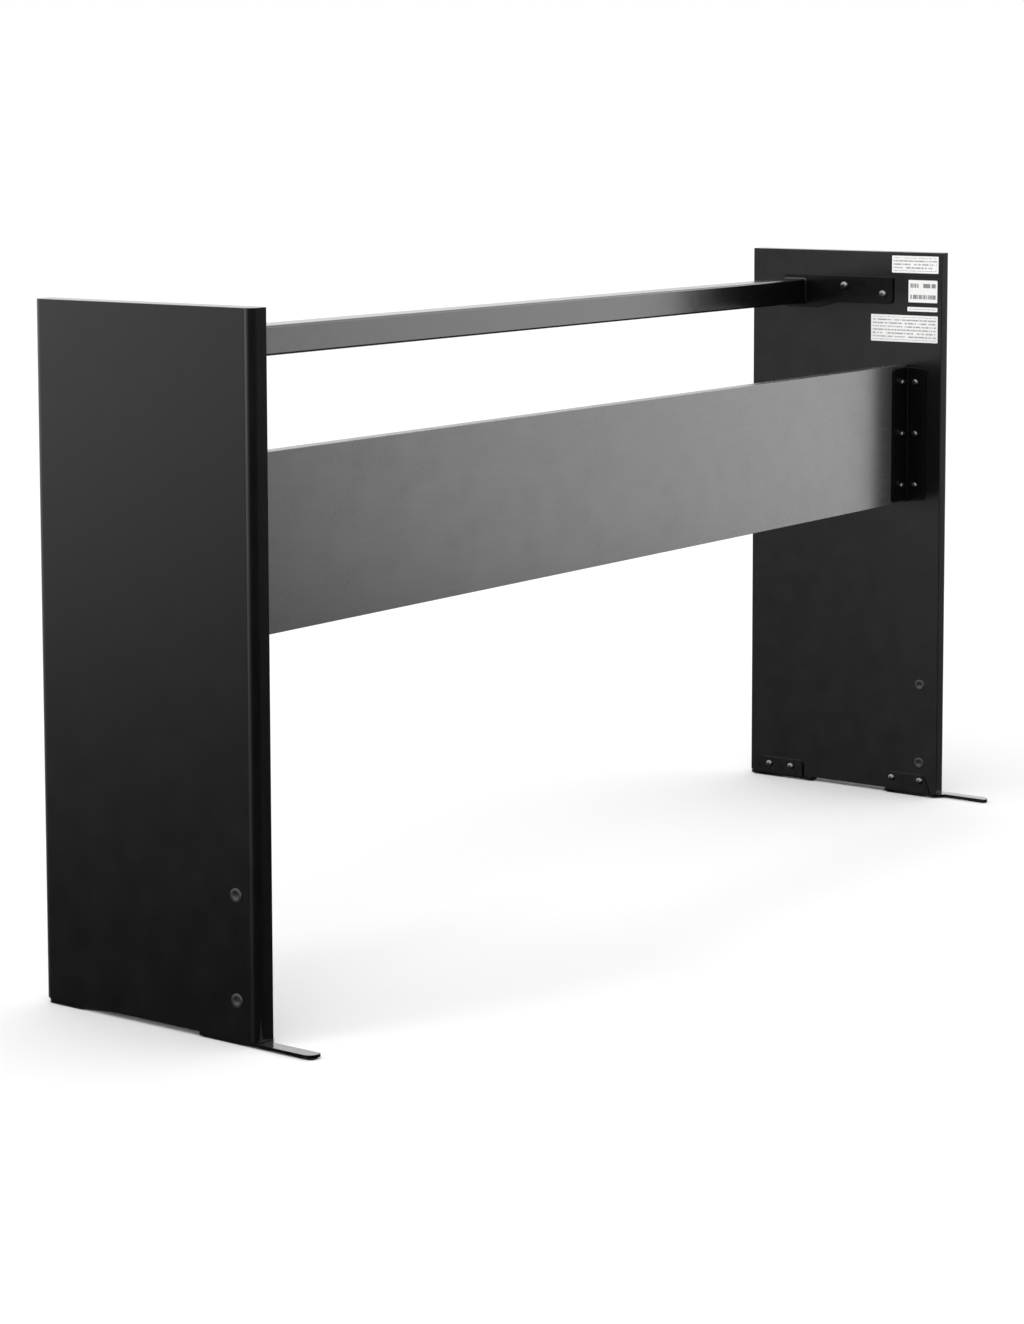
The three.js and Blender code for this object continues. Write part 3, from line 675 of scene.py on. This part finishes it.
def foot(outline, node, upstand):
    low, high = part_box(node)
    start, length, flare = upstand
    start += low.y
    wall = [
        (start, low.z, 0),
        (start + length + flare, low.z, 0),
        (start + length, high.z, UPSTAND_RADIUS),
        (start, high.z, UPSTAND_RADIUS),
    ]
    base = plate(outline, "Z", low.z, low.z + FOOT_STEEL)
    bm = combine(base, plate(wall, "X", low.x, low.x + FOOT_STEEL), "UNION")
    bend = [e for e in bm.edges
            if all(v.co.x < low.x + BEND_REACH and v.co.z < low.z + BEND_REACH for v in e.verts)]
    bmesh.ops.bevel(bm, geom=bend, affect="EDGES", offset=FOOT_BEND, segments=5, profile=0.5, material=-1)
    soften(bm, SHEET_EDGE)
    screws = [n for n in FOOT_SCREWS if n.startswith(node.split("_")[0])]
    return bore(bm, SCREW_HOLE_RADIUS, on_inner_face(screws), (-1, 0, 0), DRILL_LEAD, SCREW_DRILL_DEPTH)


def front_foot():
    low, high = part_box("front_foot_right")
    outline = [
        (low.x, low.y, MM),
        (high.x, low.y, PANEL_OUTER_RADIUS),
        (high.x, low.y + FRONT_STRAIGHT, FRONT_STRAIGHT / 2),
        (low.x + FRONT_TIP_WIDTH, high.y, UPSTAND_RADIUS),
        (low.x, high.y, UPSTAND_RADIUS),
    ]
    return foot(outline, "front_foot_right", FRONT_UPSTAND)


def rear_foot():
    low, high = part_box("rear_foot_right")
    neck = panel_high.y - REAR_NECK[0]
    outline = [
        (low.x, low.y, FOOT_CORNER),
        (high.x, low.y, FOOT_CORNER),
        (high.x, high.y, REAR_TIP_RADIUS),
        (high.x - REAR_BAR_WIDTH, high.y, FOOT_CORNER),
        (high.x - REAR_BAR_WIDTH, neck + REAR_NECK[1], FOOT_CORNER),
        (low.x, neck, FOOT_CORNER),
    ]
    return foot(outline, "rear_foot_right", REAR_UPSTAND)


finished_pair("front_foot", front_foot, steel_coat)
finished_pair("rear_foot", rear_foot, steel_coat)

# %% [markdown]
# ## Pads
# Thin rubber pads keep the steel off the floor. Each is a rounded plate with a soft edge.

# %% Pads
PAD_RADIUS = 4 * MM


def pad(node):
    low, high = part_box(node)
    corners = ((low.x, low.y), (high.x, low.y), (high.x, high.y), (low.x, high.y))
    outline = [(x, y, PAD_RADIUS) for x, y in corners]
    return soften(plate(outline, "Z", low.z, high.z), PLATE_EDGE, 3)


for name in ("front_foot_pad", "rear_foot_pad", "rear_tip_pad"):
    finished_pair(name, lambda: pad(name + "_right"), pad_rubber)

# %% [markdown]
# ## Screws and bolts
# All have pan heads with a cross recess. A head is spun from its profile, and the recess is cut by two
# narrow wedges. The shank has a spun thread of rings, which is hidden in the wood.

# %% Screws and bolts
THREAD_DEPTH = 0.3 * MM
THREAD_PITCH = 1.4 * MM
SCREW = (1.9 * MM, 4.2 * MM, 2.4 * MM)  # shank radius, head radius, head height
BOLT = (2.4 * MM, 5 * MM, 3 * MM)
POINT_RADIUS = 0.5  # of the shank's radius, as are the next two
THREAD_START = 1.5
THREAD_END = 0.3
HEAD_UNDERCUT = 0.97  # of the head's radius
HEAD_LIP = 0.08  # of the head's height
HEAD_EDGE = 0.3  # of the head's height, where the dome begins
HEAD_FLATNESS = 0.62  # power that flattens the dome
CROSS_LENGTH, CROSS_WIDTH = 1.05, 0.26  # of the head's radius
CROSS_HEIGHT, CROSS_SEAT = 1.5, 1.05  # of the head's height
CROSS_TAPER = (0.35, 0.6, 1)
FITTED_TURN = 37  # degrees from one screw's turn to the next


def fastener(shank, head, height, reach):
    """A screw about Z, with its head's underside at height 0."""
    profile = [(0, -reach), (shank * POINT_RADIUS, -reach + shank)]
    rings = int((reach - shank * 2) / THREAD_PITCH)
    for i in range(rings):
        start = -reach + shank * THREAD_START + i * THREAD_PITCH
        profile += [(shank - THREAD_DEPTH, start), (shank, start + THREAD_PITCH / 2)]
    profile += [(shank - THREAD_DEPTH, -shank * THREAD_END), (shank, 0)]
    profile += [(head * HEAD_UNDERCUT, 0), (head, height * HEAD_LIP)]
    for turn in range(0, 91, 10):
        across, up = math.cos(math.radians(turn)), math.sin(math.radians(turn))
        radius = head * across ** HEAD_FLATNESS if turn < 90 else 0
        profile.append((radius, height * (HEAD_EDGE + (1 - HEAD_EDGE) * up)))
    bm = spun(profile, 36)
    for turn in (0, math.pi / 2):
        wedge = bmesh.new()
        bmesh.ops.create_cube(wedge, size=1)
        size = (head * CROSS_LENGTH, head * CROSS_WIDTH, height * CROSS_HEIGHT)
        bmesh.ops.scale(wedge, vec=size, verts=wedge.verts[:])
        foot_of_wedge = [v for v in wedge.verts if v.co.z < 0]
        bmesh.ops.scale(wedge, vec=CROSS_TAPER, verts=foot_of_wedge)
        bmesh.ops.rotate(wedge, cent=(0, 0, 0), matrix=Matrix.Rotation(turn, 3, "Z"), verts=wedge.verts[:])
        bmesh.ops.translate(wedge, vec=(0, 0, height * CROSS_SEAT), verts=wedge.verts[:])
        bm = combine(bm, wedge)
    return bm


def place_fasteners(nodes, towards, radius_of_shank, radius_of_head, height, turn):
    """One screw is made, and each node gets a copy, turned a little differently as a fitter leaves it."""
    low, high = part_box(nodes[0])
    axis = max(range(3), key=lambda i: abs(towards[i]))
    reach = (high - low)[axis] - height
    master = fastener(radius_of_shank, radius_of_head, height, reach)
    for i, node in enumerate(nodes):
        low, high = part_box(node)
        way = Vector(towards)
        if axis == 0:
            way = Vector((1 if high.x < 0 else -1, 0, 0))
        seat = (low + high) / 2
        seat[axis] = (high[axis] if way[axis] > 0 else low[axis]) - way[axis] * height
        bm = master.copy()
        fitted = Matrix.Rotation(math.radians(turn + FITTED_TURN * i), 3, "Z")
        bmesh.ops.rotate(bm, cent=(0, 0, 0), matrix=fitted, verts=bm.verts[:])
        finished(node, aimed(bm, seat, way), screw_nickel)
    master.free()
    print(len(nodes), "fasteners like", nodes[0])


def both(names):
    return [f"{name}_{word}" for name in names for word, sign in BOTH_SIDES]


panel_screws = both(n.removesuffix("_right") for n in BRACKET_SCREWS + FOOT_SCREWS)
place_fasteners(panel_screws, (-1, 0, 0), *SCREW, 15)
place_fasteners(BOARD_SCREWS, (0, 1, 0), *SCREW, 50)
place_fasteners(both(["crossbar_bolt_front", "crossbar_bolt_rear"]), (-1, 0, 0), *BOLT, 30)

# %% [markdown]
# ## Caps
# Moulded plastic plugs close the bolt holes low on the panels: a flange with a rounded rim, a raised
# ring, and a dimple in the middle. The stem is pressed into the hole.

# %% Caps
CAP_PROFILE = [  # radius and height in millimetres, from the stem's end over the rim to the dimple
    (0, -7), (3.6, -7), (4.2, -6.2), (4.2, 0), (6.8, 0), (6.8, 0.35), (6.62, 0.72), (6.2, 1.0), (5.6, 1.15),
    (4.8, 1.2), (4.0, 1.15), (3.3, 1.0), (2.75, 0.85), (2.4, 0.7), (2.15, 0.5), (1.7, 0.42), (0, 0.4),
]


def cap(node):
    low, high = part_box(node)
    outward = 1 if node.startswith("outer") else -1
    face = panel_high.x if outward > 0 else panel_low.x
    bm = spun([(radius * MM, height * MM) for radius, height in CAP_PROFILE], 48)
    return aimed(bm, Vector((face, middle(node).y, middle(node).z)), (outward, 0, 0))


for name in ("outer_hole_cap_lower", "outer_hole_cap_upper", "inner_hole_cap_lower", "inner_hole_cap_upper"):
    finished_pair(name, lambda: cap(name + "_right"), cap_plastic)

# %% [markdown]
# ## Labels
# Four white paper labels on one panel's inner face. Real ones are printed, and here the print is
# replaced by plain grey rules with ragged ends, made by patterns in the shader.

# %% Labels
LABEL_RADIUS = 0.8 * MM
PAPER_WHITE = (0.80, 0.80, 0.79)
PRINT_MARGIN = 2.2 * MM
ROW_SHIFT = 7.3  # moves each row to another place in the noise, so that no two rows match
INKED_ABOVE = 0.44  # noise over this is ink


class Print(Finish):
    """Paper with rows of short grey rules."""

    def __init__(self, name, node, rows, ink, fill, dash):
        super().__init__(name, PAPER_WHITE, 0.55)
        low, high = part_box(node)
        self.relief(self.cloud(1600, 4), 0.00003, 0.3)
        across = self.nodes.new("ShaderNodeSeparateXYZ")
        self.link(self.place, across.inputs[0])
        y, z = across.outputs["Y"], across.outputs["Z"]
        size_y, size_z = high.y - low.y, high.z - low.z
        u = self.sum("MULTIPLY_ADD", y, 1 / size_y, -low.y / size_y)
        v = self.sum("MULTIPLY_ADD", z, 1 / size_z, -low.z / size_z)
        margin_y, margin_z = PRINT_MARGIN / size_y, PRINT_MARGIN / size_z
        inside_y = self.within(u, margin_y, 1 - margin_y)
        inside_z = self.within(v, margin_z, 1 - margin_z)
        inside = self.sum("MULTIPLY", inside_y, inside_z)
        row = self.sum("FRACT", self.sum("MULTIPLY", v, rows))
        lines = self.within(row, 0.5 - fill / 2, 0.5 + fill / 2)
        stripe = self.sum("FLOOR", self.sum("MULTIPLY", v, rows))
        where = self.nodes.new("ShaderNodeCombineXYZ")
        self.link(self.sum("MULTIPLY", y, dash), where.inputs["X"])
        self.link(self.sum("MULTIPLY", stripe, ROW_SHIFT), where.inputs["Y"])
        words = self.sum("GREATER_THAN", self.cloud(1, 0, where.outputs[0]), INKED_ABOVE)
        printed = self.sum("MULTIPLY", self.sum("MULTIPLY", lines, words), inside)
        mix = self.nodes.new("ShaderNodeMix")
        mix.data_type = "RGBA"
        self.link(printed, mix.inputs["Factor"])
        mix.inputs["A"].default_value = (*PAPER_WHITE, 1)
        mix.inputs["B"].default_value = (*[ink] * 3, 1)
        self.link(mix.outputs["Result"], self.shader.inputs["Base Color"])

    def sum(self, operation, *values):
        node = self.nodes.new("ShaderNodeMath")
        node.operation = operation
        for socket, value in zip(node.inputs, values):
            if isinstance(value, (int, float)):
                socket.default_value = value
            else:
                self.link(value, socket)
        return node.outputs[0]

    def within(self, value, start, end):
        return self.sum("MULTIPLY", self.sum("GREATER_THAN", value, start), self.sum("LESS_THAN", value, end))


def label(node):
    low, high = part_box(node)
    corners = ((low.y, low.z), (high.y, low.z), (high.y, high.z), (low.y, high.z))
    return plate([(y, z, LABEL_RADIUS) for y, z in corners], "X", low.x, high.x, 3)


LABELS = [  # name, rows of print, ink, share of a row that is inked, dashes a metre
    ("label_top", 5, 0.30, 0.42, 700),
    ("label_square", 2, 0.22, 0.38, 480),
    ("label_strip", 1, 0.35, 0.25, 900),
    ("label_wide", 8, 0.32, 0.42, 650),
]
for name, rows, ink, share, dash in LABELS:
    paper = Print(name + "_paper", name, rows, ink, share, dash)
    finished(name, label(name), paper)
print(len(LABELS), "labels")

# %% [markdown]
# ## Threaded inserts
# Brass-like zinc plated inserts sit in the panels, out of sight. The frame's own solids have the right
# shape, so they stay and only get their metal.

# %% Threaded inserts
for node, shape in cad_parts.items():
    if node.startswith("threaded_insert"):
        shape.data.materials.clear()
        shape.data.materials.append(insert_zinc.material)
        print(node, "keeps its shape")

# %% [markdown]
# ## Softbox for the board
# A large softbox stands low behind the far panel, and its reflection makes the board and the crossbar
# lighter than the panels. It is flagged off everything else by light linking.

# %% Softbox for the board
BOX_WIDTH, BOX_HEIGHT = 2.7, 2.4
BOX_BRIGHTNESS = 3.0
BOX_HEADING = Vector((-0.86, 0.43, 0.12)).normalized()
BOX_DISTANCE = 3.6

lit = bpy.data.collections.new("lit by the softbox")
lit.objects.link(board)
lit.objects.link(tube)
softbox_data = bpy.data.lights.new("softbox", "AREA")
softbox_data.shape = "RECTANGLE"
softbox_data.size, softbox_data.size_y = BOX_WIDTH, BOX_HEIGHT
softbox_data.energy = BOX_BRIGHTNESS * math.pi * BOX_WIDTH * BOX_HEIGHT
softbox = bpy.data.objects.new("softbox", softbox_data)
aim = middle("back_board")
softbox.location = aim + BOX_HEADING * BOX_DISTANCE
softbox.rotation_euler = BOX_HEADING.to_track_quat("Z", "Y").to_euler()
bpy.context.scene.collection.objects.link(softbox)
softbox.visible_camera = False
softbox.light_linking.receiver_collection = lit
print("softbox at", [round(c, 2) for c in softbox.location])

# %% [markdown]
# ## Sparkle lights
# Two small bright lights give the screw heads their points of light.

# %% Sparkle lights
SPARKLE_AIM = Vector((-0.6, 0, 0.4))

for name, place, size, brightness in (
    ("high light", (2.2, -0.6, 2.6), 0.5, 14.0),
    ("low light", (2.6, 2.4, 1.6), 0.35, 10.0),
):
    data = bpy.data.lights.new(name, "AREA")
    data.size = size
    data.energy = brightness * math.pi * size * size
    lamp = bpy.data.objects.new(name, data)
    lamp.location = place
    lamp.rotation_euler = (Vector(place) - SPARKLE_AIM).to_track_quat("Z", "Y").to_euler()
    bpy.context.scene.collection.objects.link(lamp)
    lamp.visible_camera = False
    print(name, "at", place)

▶ TASK DETAILS: Pull out all lines in the data above that include "scene".

▶ RESPONSE BELOW:
The three.js and Blender code for this object continues. Write part 3, from line 675 of scene.py on. This part finishes it.
bpy.context.scene.collection.objects.link(softbox)
    bpy.context.scene.collection.objects.link(lamp)